SOURCE DATA —
• • • • •
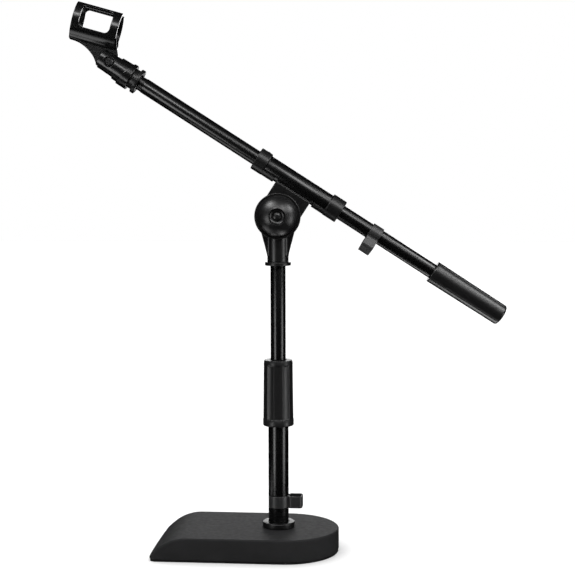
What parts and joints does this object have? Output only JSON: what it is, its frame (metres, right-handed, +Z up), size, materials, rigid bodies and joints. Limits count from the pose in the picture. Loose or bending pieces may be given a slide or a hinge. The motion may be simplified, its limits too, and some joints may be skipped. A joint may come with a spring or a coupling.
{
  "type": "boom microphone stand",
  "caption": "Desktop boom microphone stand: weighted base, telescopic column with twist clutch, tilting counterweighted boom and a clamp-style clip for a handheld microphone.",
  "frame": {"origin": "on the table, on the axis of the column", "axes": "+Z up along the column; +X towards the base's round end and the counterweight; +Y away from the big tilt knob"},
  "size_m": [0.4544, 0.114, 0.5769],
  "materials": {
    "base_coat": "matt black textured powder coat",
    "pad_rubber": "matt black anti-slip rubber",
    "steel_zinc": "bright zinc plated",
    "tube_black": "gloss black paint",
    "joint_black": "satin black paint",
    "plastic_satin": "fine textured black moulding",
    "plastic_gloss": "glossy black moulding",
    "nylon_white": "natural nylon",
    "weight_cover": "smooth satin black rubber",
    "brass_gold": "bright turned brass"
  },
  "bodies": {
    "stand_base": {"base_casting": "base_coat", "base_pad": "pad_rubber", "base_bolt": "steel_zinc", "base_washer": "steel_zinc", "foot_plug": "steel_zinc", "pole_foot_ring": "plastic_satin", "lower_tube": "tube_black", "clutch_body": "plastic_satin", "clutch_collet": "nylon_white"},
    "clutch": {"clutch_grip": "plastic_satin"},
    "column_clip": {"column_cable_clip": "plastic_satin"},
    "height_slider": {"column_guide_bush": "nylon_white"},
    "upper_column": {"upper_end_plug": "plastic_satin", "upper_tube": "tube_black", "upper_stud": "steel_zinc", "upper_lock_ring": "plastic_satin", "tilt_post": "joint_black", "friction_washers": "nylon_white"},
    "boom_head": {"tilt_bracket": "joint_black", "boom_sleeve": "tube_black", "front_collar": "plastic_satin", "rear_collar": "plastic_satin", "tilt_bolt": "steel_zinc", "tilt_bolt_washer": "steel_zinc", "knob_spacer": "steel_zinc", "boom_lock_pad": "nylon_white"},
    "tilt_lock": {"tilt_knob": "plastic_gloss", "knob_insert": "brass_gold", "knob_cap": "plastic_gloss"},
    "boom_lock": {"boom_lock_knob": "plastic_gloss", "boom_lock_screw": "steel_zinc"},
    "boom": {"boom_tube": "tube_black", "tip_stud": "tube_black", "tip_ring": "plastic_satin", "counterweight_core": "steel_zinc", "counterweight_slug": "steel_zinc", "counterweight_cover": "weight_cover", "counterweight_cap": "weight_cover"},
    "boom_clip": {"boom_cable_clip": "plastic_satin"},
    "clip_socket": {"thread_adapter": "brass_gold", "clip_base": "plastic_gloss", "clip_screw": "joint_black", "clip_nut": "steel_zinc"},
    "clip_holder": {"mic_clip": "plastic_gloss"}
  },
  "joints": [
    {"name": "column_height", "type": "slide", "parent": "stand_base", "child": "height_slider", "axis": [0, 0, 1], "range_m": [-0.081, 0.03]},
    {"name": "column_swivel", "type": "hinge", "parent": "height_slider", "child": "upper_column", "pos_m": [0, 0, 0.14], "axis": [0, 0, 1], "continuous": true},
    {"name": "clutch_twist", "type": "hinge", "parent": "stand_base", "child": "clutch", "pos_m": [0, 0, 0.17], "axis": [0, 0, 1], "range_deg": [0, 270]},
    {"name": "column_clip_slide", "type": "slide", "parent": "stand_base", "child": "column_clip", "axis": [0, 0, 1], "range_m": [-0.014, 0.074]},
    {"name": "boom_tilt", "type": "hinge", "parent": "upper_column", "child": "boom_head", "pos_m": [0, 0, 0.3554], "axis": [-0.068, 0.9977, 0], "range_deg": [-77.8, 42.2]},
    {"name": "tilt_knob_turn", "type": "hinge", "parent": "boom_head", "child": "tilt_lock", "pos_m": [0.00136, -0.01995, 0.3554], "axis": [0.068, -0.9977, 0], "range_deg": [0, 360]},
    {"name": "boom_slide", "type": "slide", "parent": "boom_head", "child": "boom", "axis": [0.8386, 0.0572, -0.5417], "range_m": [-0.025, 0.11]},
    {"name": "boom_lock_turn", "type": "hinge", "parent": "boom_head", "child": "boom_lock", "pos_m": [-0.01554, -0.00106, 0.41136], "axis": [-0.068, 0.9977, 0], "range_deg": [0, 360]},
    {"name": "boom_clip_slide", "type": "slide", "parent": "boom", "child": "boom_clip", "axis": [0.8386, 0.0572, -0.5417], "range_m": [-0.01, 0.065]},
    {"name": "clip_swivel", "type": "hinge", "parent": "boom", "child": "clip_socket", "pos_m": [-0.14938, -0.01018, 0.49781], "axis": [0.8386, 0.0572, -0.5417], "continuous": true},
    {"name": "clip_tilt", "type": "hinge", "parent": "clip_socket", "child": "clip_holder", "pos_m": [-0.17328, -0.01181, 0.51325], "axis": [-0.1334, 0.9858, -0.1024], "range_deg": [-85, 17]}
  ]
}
• • • • •
BRIEF —
Your task is to output all of the data above word for word.

TASK ANSWER —
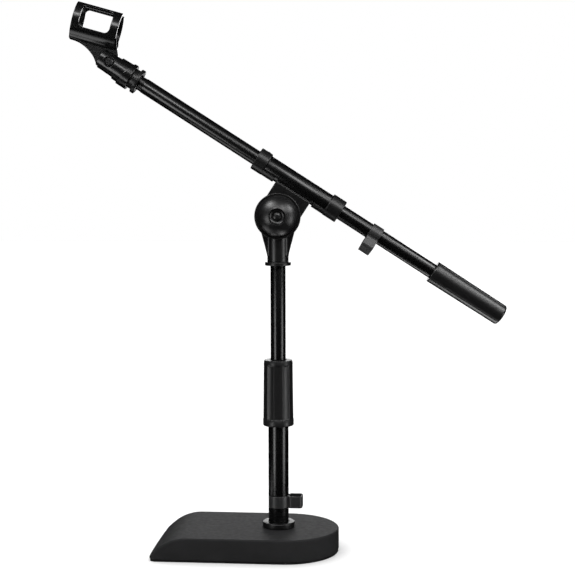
What parts and joints does this object have? Output only JSON: what it is, its frame (metres, right-handed, +Z up), size, materials, rigid bodies and joints. Limits count from the pose in the picture. Loose or bending pieces may be given a slide or a hinge. The motion may be simplified, its limits too, and some joints may be skipped. A joint may come with a spring or a coupling.
{
  "type": "boom microphone stand",
  "caption": "Desktop boom microphone stand: weighted base, telescopic column with twist clutch, tilting counterweighted boom and a clamp-style clip for a handheld microphone.",
  "frame": {"origin": "on the table, on the axis of the column", "axes": "+Z up along the column; +X towards the base's round end and the counterweight; +Y away from the big tilt knob"},
  "size_m": [0.4544, 0.114, 0.5769],
  "materials": {
    "base_coat": "matt black textured powder coat",
    "pad_rubber": "matt black anti-slip rubber",
    "steel_zinc": "bright zinc plated",
    "tube_black": "gloss black paint",
    "joint_black": "satin black paint",
    "plastic_satin": "fine textured black moulding",
    "plastic_gloss": "glossy black moulding",
    "nylon_white": "natural nylon",
    "weight_cover": "smooth satin black rubber",
    "brass_gold": "bright turned brass"
  },
  "bodies": {
    "stand_base": {"base_casting": "base_coat", "base_pad": "pad_rubber", "base_bolt": "steel_zinc", "base_washer": "steel_zinc", "foot_plug": "steel_zinc", "pole_foot_ring": "plastic_satin", "lower_tube": "tube_black", "clutch_body": "plastic_satin", "clutch_collet": "nylon_white"},
    "clutch": {"clutch_grip": "plastic_satin"},
    "column_clip": {"column_cable_clip": "plastic_satin"},
    "height_slider": {"column_guide_bush": "nylon_white"},
    "upper_column": {"upper_end_plug": "plastic_satin", "upper_tube": "tube_black", "upper_stud": "steel_zinc", "upper_lock_ring": "plastic_satin", "tilt_post": "joint_black", "friction_washers": "nylon_white"},
    "boom_head": {"tilt_bracket": "joint_black", "boom_sleeve": "tube_black", "front_collar": "plastic_satin", "rear_collar": "plastic_satin", "tilt_bolt": "steel_zinc", "tilt_bolt_washer": "steel_zinc", "knob_spacer": "steel_zinc", "boom_lock_pad": "nylon_white"},
    "tilt_lock": {"tilt_knob": "plastic_gloss", "knob_insert": "brass_gold", "knob_cap": "plastic_gloss"},
    "boom_lock": {"boom_lock_knob": "plastic_gloss", "boom_lock_screw": "steel_zinc"},
    "boom": {"boom_tube": "tube_black", "tip_stud": "tube_black", "tip_ring": "plastic_satin", "counterweight_core": "steel_zinc", "counterweight_slug": "steel_zinc", "counterweight_cover": "weight_cover", "counterweight_cap": "weight_cover"},
    "boom_clip": {"boom_cable_clip": "plastic_satin"},
    "clip_socket": {"thread_adapter": "brass_gold", "clip_base": "plastic_gloss", "clip_screw": "joint_black", "clip_nut": "steel_zinc"},
    "clip_holder": {"mic_clip": "plastic_gloss"}
  },
  "joints": [
    {"name": "column_height", "type": "slide", "parent": "stand_base", "child": "height_slider", "axis": [0, 0, 1], "range_m": [-0.081, 0.03]},
    {"name": "column_swivel", "type": "hinge", "parent": "height_slider", "child": "upper_column", "pos_m": [0, 0, 0.14], "axis": [0, 0, 1], "continuous": true},
    {"name": "clutch_twist", "type": "hinge", "parent": "stand_base", "child": "clutch", "pos_m": [0, 0, 0.17], "axis": [0, 0, 1], "range_deg": [0, 270]},
    {"name": "column_clip_slide", "type": "slide", "parent": "stand_base", "child": "column_clip", "axis": [0, 0, 1], "range_m": [-0.014, 0.074]},
    {"name": "boom_tilt", "type": "hinge", "parent": "upper_column", "child": "boom_head", "pos_m": [0, 0, 0.3554], "axis": [-0.068, 0.9977, 0], "range_deg": [-77.8, 42.2]},
    {"name": "tilt_knob_turn", "type": "hinge", "parent": "boom_head", "child": "tilt_lock", "pos_m": [0.00136, -0.01995, 0.3554], "axis": [0.068, -0.9977, 0], "range_deg": [0, 360]},
    {"name": "boom_slide", "type": "slide", "parent": "boom_head", "child": "boom", "axis": [0.8386, 0.0572, -0.5417], "range_m": [-0.025, 0.11]},
    {"name": "boom_lock_turn", "type": "hinge", "parent": "boom_head", "child": "boom_lock", "pos_m": [-0.01554, -0.00106, 0.41136], "axis": [-0.068, 0.9977, 0], "range_deg": [0, 360]},
    {"name": "boom_clip_slide", "type": "slide", "parent": "boom", "child": "boom_clip", "axis": [0.8386, 0.0572, -0.5417], "range_m": [-0.01, 0.065]},
    {"name": "clip_swivel", "type": "hinge", "parent": "boom", "child": "clip_socket", "pos_m": [-0.14938, -0.01018, 0.49781], "axis": [0.8386, 0.0572, -0.5417], "continuous": true},
    {"name": "clip_tilt", "type": "hinge", "parent": "clip_socket", "child": "clip_holder", "pos_m": [-0.17328, -0.01181, 0.51325], "axis": [-0.1334, 0.9858, -0.1024], "range_deg": [-85, 17]}
  ]
}